I know, dream on.
In other news, I still think D&D 4E pretty much sucks, but for different reasons. I'm also concerned about what effect it's having on the gaming industry. Bookstores that shoved all RPG stuff but 4E off of their shelves, are now shrinking those same shelves as the demand for 4E seems to dwindle. I suppose it may be the economy in general more than 4E, but for all people bellyache about $30-$40 books, it's still cheaper entertainment dollar-for-dollar than going to the movies, and probably cheaper than MMOs, too. (I couldn't swear to that part without some extensive math.)

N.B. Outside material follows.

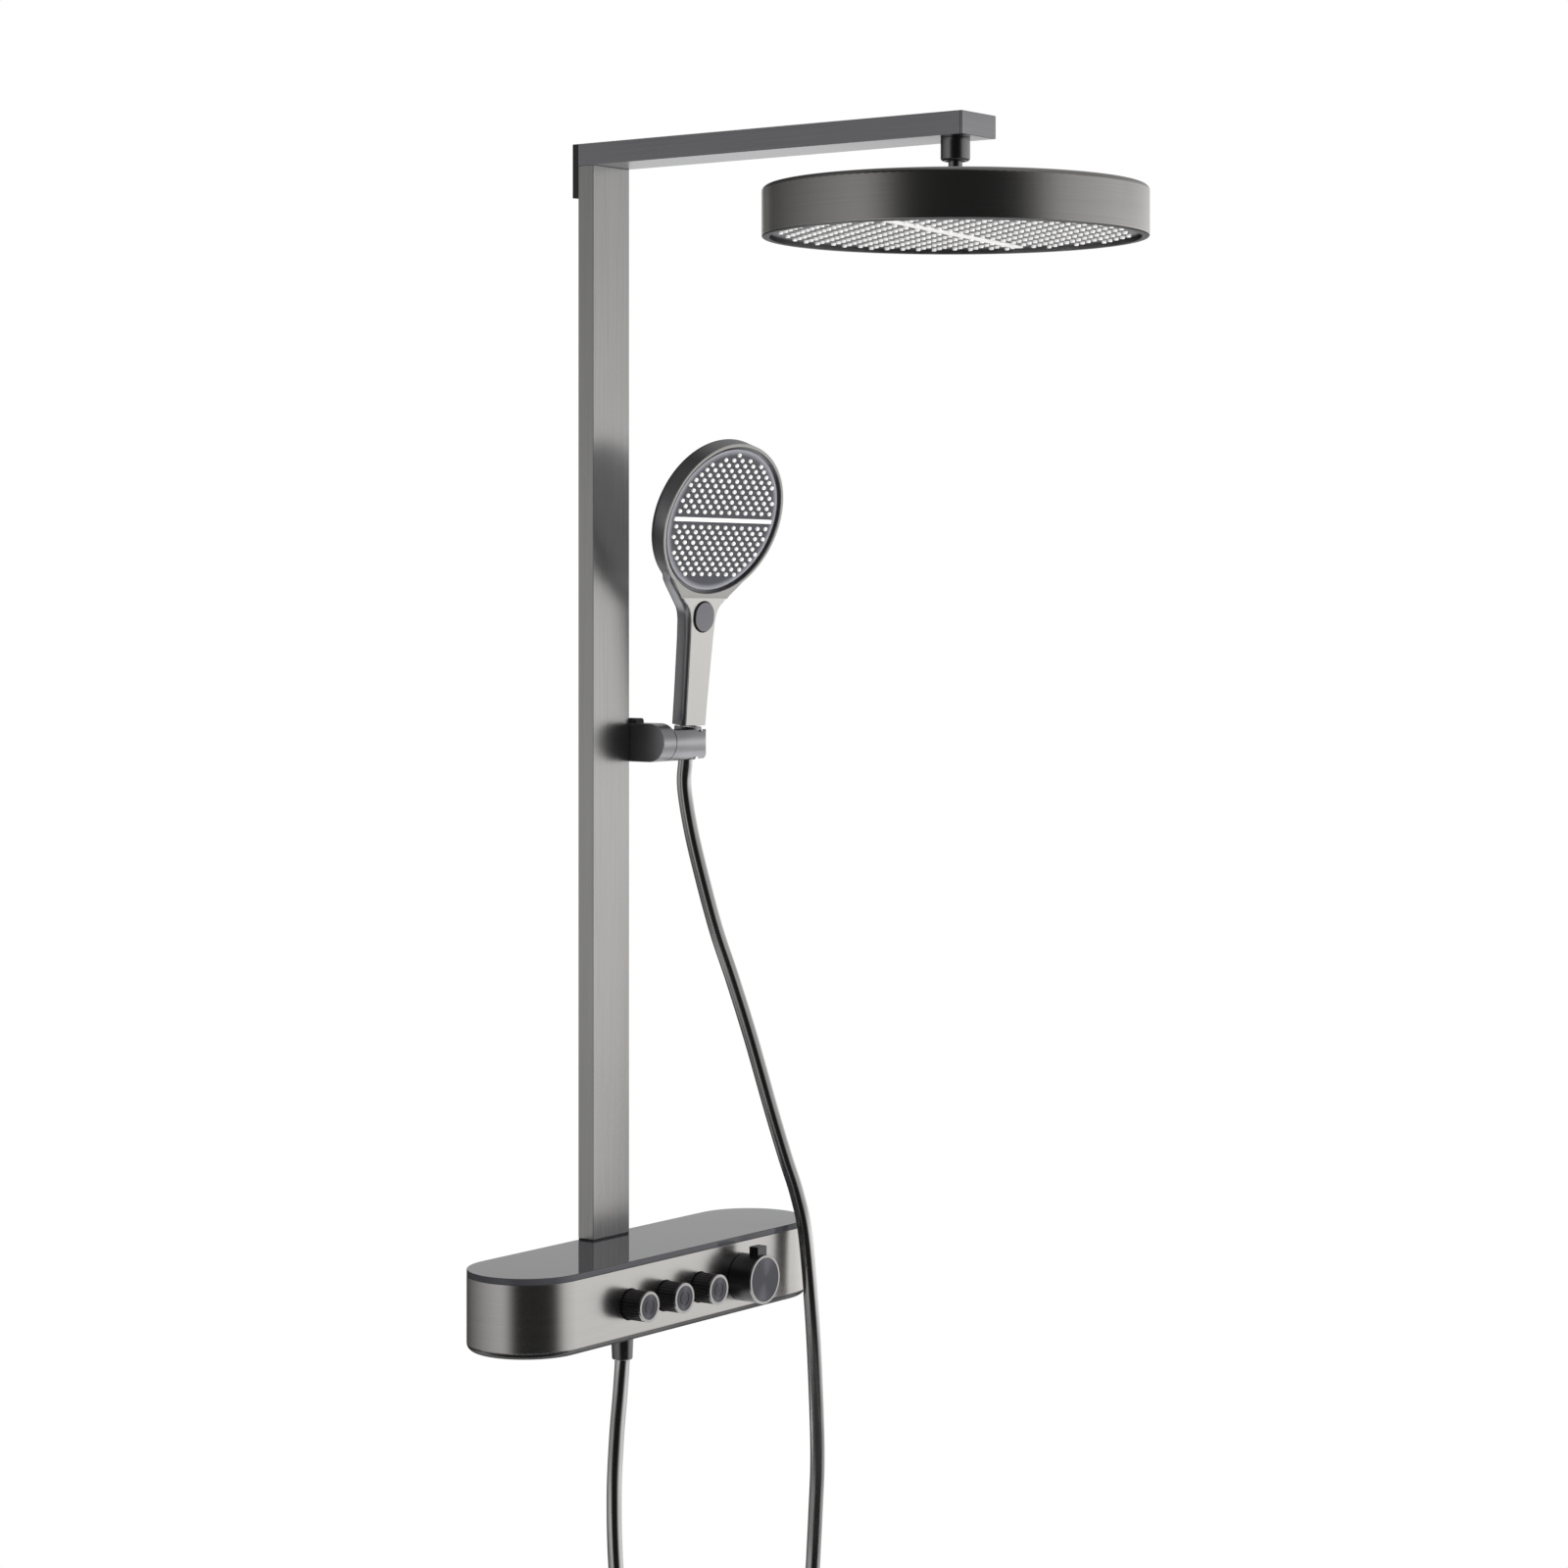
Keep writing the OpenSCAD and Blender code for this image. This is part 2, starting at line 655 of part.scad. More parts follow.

By contrast, I'm digging Call of Cthulhu more every day. This is a game that hasn't significantly changed its mechanics since the Reagan administration, and yet still has a devoted following. And of the "Big Three" of old-school RPGs (D&D and Traveller being the other two), it's the only one that's still recognizable in its current form. D&D has turned into a rules-completely-decoupled-from-setting miniatures skirmish game that you can also roleplay with if you really want to (in the same way you could roleplay Monopoly if you wanted to); Traveller has been redone, re-redone, retro-undo-redone, then burned down, fell over, and sank into a swamp. (Seriously, does anybody actually play Traveller any more? Or do old guys simply remember it fondly as that game where you might up and get killed during character creation?) Call of Cthulhu, much like the Big C himself, occasionally sleeps beneath the waves, but never truly dies.
It is true that it's not making a ton of money and Chaosium seems to perennially have trouble paying the printers — but as far as I can make out, all from rumor and hearsay, I should add in fairness, that has more to do with how Chaosium is run as a business than anything with CoC. And look at all the other companies that are making money off of the same mythos. Steve Jackson sells Cthulhu tie-ins. Robin Laws has made a whole new line from his own Cthulhu RPG. CoC is a zero-budget success story on a massive scale; imagine the cultural penetration it might achieve if it had a marketing machine like WotC's?
What does it all mean? Heck if I know. I was happy as a bug in a rug during the 3.0/3.5 era, and while I'm glad that lives on in the form of Pathfinder, my actual interest in that whole genre is at a low ebb. But there is some kind of internal shift going on, that has been in motion since the announcement of the cancellation of Dragon magazine. What "gaming" means to me is changing, and my relationship to it. I don't know what it's changing to at this stage, the same way my writing and art are in flux; it's probably all related in the swirling miasma of my subconscious.